§ **What is expected**: Extract, word for word, every line from the one containing "obj.data.transform(world)" through the one containing "return [dict(zip(sections, values))", with both end lines kept.

* * * *

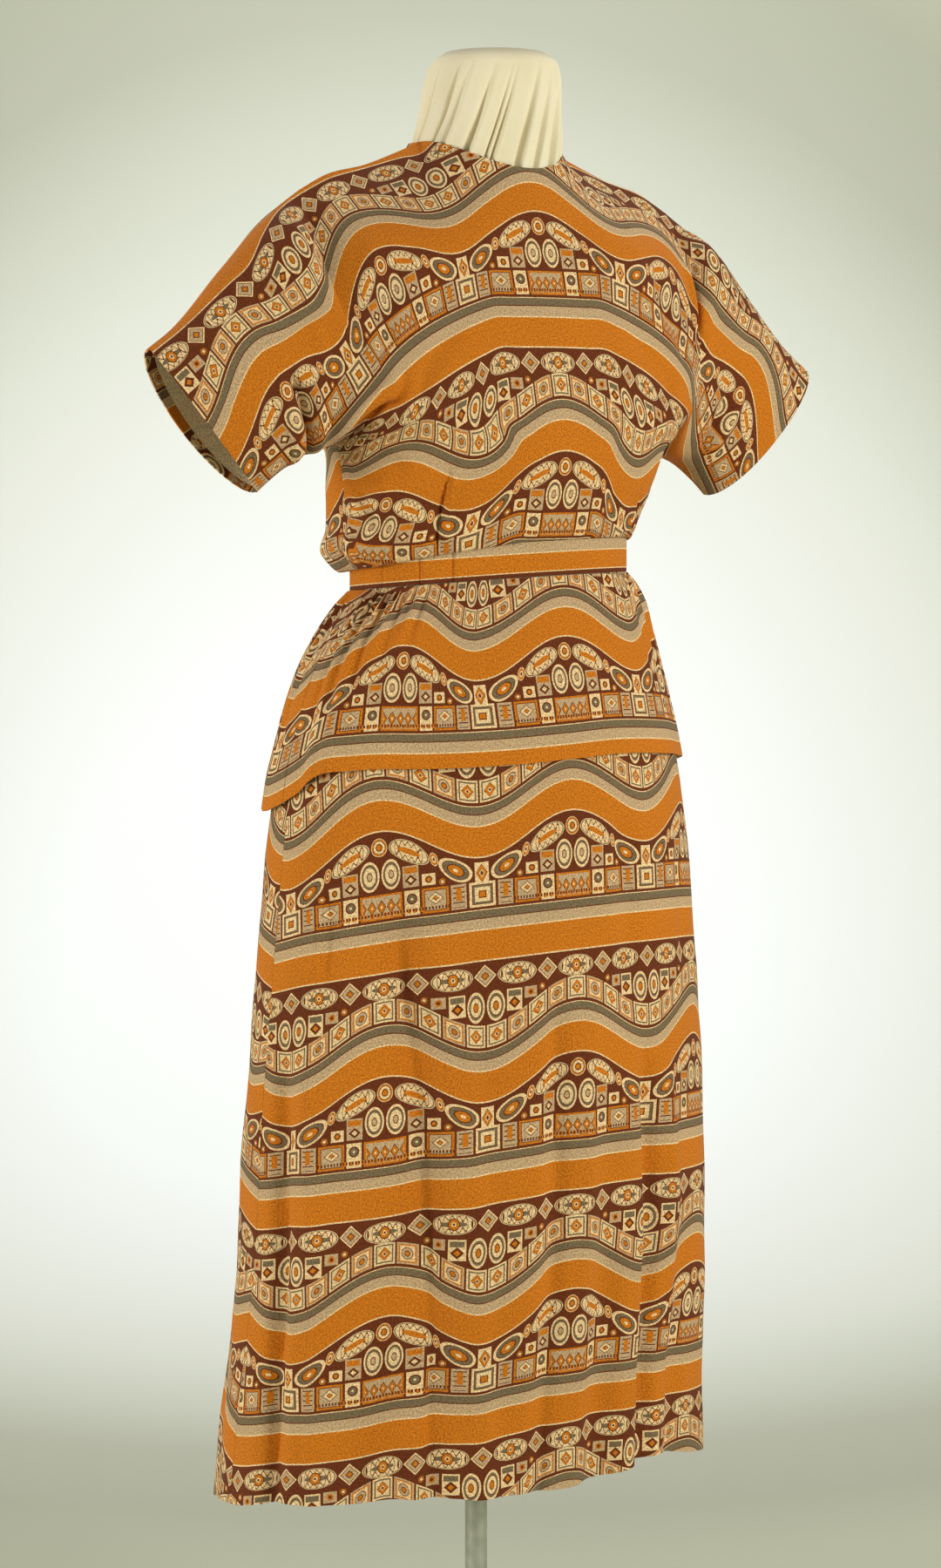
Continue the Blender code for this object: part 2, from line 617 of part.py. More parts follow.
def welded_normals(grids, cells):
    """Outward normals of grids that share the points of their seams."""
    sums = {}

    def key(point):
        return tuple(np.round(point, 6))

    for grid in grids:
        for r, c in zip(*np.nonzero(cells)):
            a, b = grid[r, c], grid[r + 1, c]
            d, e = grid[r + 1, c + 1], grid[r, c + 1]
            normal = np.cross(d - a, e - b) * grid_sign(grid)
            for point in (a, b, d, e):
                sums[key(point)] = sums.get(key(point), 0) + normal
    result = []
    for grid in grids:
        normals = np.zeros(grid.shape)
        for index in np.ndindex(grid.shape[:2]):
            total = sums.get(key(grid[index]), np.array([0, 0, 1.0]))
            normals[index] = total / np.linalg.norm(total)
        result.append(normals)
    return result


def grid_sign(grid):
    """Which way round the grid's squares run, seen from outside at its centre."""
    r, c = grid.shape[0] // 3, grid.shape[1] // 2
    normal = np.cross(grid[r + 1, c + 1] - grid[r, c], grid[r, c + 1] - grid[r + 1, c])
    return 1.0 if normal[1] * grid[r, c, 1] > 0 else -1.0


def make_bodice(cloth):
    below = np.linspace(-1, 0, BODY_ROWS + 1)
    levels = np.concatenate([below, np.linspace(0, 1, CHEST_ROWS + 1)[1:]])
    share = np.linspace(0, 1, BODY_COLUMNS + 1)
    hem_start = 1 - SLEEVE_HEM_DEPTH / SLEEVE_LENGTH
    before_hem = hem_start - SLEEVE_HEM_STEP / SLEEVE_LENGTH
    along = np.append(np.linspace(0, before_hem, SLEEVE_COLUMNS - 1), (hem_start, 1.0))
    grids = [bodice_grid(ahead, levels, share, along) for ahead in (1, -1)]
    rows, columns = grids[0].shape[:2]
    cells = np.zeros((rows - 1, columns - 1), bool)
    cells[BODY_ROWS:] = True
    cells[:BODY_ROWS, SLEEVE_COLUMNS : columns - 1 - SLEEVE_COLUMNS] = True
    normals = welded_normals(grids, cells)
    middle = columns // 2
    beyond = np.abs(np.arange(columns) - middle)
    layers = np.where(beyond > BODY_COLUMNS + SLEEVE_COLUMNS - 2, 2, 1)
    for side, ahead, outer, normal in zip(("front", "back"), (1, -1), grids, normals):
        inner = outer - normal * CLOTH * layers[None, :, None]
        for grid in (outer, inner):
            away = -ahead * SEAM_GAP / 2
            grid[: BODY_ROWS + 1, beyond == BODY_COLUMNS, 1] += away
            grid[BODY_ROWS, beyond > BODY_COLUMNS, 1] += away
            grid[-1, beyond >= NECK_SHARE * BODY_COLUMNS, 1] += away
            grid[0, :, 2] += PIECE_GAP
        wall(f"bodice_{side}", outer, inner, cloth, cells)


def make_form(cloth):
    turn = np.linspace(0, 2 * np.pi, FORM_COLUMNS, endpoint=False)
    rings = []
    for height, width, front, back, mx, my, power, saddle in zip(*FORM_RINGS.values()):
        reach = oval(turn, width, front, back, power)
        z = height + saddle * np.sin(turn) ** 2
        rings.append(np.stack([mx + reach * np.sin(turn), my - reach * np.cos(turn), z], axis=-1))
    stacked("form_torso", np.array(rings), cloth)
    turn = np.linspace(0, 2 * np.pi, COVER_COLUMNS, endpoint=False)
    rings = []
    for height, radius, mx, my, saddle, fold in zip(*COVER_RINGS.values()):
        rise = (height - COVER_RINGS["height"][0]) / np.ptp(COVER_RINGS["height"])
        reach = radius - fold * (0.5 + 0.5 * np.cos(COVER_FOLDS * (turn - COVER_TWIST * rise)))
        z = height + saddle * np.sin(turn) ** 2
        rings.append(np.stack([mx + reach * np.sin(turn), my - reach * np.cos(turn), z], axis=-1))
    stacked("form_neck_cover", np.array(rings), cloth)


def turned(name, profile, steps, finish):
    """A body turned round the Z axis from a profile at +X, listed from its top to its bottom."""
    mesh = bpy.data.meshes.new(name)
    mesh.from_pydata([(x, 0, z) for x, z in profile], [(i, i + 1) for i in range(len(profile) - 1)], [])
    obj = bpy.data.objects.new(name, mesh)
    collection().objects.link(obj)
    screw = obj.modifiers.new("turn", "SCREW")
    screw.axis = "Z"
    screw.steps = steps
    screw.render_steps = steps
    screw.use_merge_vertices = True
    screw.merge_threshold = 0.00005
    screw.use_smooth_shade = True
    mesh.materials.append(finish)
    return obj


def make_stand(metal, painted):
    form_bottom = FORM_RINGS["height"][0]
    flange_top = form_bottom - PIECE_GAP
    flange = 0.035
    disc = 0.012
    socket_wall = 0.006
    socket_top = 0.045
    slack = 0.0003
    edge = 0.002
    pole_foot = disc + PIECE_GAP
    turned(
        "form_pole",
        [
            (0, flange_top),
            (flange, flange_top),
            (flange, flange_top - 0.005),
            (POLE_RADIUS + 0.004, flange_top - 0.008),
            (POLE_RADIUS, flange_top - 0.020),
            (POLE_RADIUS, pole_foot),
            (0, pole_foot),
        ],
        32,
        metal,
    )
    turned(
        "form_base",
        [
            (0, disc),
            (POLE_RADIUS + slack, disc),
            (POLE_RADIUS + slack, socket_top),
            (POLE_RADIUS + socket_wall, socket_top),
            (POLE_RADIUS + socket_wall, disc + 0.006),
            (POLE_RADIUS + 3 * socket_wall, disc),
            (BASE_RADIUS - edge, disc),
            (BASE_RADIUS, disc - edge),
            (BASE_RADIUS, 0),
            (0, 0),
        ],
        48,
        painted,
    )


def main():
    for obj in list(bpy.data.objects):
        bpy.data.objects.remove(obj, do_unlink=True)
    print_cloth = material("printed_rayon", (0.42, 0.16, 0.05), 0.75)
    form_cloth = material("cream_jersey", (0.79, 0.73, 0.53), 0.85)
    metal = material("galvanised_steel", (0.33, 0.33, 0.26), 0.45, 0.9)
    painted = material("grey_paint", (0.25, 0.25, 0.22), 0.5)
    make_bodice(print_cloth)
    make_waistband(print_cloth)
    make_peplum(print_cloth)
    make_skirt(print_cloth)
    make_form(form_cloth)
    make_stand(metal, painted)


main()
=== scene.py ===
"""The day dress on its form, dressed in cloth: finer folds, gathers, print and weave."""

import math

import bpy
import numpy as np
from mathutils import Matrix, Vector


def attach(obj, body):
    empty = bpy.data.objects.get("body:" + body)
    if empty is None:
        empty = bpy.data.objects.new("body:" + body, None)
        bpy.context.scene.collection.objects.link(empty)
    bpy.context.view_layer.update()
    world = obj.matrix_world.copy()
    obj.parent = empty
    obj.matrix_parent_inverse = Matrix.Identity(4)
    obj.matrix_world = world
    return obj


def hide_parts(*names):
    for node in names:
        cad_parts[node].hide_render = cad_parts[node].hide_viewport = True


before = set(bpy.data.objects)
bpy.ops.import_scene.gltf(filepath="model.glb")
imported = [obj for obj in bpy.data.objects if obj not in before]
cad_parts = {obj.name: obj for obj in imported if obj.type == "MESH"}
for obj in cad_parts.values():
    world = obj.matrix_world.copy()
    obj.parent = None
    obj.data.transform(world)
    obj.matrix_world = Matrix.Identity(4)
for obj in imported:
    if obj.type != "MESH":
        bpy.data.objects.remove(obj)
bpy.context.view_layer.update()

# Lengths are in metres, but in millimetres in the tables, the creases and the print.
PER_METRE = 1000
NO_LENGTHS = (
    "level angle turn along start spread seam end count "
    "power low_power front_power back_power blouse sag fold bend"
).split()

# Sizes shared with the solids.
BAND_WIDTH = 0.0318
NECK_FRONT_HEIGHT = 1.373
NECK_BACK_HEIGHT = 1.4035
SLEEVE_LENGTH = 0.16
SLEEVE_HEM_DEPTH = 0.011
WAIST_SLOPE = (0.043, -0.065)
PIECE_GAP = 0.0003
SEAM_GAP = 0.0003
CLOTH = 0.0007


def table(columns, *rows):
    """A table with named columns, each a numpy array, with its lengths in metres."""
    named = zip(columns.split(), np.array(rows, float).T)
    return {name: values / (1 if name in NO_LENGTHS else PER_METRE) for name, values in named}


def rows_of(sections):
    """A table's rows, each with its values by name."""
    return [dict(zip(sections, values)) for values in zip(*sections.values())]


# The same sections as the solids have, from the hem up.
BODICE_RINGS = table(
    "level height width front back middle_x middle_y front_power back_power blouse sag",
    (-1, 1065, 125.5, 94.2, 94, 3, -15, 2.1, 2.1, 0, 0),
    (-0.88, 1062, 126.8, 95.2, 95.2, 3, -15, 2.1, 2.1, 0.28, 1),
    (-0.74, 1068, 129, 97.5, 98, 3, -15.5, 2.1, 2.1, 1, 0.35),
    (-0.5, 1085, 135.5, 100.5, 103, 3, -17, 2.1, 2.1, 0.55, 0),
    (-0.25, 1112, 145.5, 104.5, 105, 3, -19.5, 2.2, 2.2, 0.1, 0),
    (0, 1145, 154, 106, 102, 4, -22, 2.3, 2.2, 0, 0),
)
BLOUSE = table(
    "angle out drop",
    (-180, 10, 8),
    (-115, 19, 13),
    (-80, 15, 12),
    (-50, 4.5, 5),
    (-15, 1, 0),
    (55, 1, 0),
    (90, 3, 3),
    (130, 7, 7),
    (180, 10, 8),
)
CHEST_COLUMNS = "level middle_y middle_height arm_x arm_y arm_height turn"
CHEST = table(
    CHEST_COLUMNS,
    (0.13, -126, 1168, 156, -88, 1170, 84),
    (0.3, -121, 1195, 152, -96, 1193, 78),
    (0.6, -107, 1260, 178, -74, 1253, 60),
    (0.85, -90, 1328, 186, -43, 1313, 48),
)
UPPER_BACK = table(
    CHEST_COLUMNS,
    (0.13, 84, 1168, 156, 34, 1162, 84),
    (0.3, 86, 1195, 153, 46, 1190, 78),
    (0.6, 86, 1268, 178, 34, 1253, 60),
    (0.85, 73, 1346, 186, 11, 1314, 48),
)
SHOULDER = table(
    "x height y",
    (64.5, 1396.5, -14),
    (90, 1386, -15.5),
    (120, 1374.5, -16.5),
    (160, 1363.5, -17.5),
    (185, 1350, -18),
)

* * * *

§ **Solved problem**:
    obj.data.transform(world)
    obj.matrix_world = Matrix.Identity(4)
for obj in imported:
    if obj.type != "MESH":
        bpy.data.objects.remove(obj)
bpy.context.view_layer.update()

# Lengths are in metres, but in millimetres in the tables, the creases and the print.
PER_METRE = 1000
NO_LENGTHS = (
    "level angle turn along start spread seam end count "
    "power low_power front_power back_power blouse sag fold bend"
).split()

# Sizes shared with the solids.
BAND_WIDTH = 0.0318
NECK_FRONT_HEIGHT = 1.373
NECK_BACK_HEIGHT = 1.4035
SLEEVE_LENGTH = 0.16
SLEEVE_HEM_DEPTH = 0.011
WAIST_SLOPE = (0.043, -0.065)
PIECE_GAP = 0.0003
SEAM_GAP = 0.0003
CLOTH = 0.0007


def table(columns, *rows):
    """A table with named columns, each a numpy array, with its lengths in metres."""
    named = zip(columns.split(), np.array(rows, float).T)
    return {name: values / (1 if name in NO_LENGTHS else PER_METRE) for name, values in named}


def rows_of(sections):
    """A table's rows, each with its values by name."""
    return [dict(zip(sections, values)) for values in zip(*sections.values())]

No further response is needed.